Tribune Business Reporter

nmckenzie@tribunemedia.net

A former Financial Services Minister has admitted that Bahamians have “lost our way” and become “too comfortable” in the financial services sector, adding: “We need to invest in ourselves and our industry.”

Ryan Pinder, the Graham Thompson & Company partner, told a recent Bahamas Financial Services Board (BFSB) Millennials Society panel discussion: “Our greatest strength is our people and our greatest weakness is our people.

“We have successfully, as a small island nation on the doorstep of the United States, built a very competent and knowledgeable financial services industry, and we have seen the level of Bahamian professionals in the industry rise up the ranks to the very highest levels in some of the largest institutions present in this country.”

  Mr Pinder continued: “We have also lost our way and gotten too comfortable.
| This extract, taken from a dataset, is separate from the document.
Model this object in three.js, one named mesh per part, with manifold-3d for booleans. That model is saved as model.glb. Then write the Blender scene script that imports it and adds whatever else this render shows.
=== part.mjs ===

We do not invest in ourselves as professionals, for the most part.

“We do not pay attention to the changing landscape and figure out what is that landscape, and how we sell from within that landscape. Instead, we have a tendency to sit on our laurels too many times. That is not how we are going to sell and develop this industry. The only way we are going to succeed is to take that knowledge and experience, and all those generations of development in this industry, look forward and invest in ourselves.”

Mr Pinder said the Bahams’ traditional high net worth individual clients wanted services that extended far beyond just a bank to deposit their money.

“They need family offices, they need efficiencies, good customer service, someone who is going to get on a telephone call at midnight, because they are on the other side of the world, to talk competently and advise them,” he added.

“They are going to need someone who doesn’t work 9am to 5pm, and they are going to need someone  who is knowledgable and understands the landscape in which they operate. They need an environment that is efficient and less bureaucratic, and that is going to create the way forward.

“We are  a private wealth jurisdiction. Why can’t we be a trade finance jurisdiction, considering all of the shipping lanes that come through this country from the greatest economies in the world? Why can’t we be more institutional? We have very limited pension funds and  hedge funds”

Mr Pinder said there had been much concern about so-called ‘de-risking’ and the loss of correspondent banking relationships.

“We don’t have the volume of  transactions to make those banks feel secure and say that the Bahamas is an asset,” he said. “Right now, the Bahamas is not an asset. There is not enough money being made off of the deposits and the transactions that flow through the Bahamas.

“We fix that by evolving our industry. We need to invest in ourselves and our industry. There is real competition out there and those jurisdictions, if they figure it out first, they certainly aren’t going to tell us what the answer is.

“We have to stop being so hyper-competitive and everybody give just a little bit to figure out the way forward. It has to be a collective we. We have the minds to do it; we have the energy to do it.”